╭──

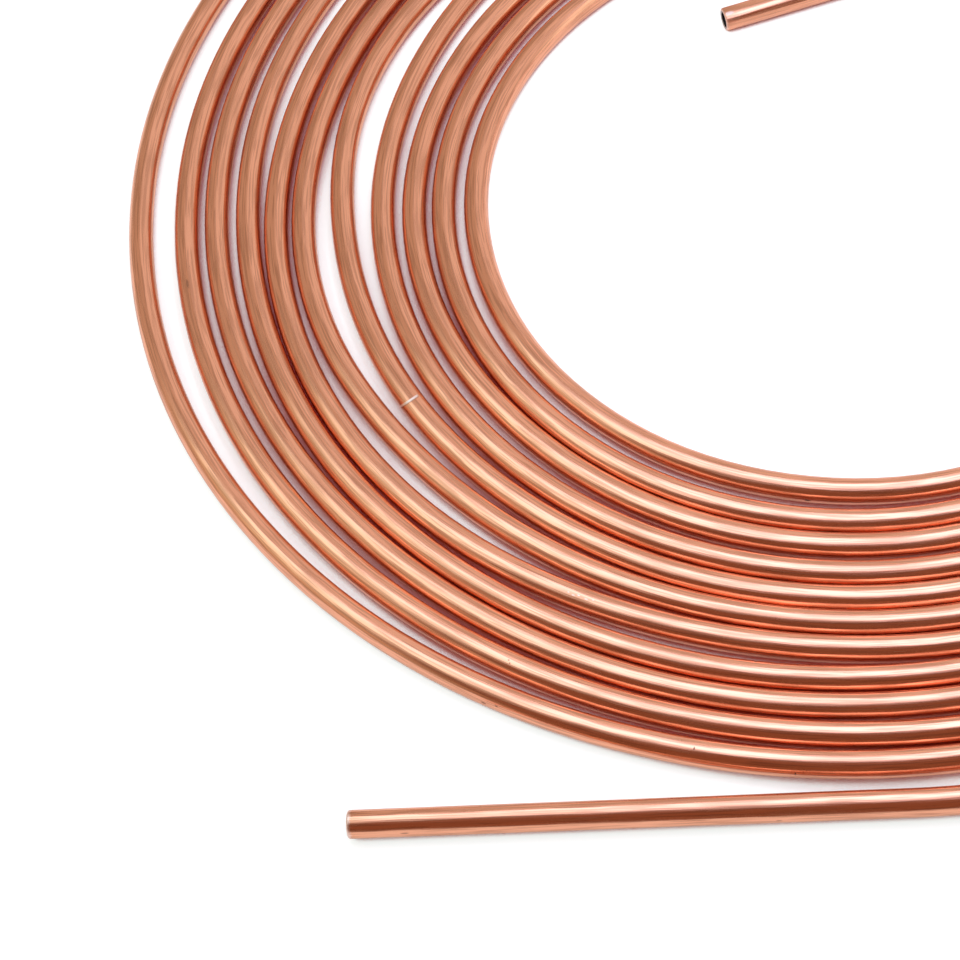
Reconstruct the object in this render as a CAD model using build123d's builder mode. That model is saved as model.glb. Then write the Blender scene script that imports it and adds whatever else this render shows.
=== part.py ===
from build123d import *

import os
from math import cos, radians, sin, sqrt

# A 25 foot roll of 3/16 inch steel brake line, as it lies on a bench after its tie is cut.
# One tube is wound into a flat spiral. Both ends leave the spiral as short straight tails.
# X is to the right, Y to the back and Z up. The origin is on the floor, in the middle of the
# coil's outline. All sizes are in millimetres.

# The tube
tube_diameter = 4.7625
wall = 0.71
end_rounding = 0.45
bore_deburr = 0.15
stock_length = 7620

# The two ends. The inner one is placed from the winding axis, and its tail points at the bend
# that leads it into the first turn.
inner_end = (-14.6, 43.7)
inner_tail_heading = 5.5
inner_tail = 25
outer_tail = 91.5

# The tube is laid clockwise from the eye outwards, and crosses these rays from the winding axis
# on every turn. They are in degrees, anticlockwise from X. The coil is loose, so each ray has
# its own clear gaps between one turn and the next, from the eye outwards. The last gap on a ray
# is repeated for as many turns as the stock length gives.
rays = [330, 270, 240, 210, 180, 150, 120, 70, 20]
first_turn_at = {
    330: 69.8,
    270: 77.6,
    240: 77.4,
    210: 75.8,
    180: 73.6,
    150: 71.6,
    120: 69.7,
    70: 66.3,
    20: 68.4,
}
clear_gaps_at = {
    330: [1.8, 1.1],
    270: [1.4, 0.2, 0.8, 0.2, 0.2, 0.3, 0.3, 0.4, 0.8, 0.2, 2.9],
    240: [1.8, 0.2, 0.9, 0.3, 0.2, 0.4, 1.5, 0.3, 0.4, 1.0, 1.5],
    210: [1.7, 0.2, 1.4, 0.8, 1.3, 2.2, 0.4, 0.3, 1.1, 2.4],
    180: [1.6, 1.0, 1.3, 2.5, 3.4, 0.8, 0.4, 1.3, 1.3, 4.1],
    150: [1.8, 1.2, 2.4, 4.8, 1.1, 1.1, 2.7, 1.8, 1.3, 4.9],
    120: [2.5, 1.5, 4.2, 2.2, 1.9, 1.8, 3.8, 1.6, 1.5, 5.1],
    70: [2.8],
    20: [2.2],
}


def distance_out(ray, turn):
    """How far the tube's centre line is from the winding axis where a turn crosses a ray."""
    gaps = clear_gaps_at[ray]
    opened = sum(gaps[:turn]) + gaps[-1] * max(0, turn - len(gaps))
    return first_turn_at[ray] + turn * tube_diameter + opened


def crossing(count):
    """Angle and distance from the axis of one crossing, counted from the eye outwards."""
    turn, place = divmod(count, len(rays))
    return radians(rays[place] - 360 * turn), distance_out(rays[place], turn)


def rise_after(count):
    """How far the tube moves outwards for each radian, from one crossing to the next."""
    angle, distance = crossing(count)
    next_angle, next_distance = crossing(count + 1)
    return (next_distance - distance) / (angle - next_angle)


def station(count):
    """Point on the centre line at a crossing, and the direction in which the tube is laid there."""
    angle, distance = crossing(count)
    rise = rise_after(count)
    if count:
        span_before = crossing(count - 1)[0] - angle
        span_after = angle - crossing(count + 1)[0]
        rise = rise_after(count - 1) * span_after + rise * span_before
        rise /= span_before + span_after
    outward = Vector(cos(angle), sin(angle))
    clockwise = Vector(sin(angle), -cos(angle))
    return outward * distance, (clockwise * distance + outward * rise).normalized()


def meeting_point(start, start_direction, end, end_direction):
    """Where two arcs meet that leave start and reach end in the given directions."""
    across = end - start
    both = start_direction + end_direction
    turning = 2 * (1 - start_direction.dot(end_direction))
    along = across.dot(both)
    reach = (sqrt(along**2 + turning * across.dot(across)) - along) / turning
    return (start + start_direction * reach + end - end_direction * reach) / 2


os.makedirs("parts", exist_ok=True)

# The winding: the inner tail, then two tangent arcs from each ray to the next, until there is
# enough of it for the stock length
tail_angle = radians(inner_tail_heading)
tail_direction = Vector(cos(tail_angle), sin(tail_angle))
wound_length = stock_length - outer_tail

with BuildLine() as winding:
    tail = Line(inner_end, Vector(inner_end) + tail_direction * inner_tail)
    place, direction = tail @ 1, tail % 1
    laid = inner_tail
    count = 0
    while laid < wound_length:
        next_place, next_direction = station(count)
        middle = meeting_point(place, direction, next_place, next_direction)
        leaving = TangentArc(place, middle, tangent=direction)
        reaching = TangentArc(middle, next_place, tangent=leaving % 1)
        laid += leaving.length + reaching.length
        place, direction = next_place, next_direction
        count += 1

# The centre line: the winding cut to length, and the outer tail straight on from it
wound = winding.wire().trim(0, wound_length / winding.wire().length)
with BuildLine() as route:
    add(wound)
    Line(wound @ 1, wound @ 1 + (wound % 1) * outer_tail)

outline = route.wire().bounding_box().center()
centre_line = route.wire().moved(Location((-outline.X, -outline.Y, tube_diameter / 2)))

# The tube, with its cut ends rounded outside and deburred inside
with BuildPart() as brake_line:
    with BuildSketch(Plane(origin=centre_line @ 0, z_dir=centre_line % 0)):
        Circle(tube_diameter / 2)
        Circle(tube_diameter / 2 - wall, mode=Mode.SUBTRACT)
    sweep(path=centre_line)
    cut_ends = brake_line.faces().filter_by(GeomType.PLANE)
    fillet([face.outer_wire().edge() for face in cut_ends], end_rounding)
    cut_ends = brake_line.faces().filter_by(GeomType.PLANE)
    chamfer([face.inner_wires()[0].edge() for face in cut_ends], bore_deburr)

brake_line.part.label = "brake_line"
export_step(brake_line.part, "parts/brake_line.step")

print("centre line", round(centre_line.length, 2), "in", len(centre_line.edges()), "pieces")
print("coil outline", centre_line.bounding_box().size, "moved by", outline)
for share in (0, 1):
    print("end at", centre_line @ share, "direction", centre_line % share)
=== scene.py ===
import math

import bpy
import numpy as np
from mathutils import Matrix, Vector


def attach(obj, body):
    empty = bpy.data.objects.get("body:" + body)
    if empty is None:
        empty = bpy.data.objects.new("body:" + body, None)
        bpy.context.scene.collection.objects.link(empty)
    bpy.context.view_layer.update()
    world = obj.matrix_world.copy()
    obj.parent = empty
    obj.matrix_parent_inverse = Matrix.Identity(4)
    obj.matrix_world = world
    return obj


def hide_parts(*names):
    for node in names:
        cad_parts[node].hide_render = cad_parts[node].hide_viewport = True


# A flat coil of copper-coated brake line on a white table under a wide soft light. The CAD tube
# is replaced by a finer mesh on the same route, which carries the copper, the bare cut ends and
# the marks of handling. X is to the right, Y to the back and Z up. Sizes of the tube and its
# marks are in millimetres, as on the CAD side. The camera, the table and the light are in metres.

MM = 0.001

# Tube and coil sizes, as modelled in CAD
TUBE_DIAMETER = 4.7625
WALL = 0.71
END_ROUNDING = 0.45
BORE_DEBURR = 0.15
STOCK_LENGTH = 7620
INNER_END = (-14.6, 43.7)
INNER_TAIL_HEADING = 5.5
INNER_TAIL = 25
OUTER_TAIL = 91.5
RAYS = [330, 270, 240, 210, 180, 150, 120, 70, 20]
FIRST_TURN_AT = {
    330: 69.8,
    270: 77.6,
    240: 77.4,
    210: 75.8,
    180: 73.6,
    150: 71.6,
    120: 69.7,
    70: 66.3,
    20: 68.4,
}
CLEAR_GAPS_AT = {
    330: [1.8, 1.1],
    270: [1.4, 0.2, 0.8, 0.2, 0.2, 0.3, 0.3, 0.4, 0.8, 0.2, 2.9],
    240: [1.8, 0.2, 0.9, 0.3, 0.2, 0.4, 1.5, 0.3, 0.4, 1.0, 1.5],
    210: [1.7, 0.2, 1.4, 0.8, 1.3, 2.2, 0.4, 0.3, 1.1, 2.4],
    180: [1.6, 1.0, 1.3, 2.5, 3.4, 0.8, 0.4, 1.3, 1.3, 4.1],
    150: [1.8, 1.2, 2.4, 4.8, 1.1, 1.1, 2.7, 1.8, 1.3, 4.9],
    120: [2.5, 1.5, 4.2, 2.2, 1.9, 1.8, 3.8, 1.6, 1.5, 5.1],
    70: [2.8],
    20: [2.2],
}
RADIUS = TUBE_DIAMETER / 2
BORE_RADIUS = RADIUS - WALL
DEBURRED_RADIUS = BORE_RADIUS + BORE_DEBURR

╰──

**THE EXERCISE**
What is wanted is an exact copy of the lines from the line containing "outline = route.wire().bounding_box().center()" to the line containing "# marks are", both lines included, and of no other line.

**TASK RESULT**
outline = route.wire().bounding_box().center()
centre_line = route.wire().moved(Location((-outline.X, -outline.Y, tube_diameter / 2)))

# The tube, with its cut ends rounded outside and deburred inside
with BuildPart() as brake_line:
    with BuildSketch(Plane(origin=centre_line @ 0, z_dir=centre_line % 0)):
        Circle(tube_diameter / 2)
        Circle(tube_diameter / 2 - wall, mode=Mode.SUBTRACT)
    sweep(path=centre_line)
    cut_ends = brake_line.faces().filter_by(GeomType.PLANE)
    fillet([face.outer_wire().edge() for face in cut_ends], end_rounding)
    cut_ends = brake_line.faces().filter_by(GeomType.PLANE)
    chamfer([face.inner_wires()[0].edge() for face in cut_ends], bore_deburr)

brake_line.part.label = "brake_line"
export_step(brake_line.part, "parts/brake_line.step")

print("centre line", round(centre_line.length, 2), "in", len(centre_line.edges()), "pieces")
print("coil outline", centre_line.bounding_box().size, "moved by", outline)
for share in (0, 1):
    print("end at", centre_line @ share, "direction", centre_line % share)
=== scene.py ===
import math

import bpy
import numpy as np
from mathutils import Matrix, Vector


def attach(obj, body):
    empty = bpy.data.objects.get("body:" + body)
    if empty is None:
        empty = bpy.data.objects.new("body:" + body, None)
        bpy.context.scene.collection.objects.link(empty)
    bpy.context.view_layer.update()
    world = obj.matrix_world.copy()
    obj.parent = empty
    obj.matrix_parent_inverse = Matrix.Identity(4)
    obj.matrix_world = world
    return obj


def hide_parts(*names):
    for node in names:
        cad_parts[node].hide_render = cad_parts[node].hide_viewport = True


# A flat coil of copper-coated brake line on a white table under a wide soft light. The CAD tube
# is replaced by a finer mesh on the same route, which carries the copper, the bare cut ends and
# the marks of handling. X is to the right, Y to the back and Z up. Sizes of the tube and its
# marks are in millimetres, as on the CAD side. The camera, the table and the light are in metres.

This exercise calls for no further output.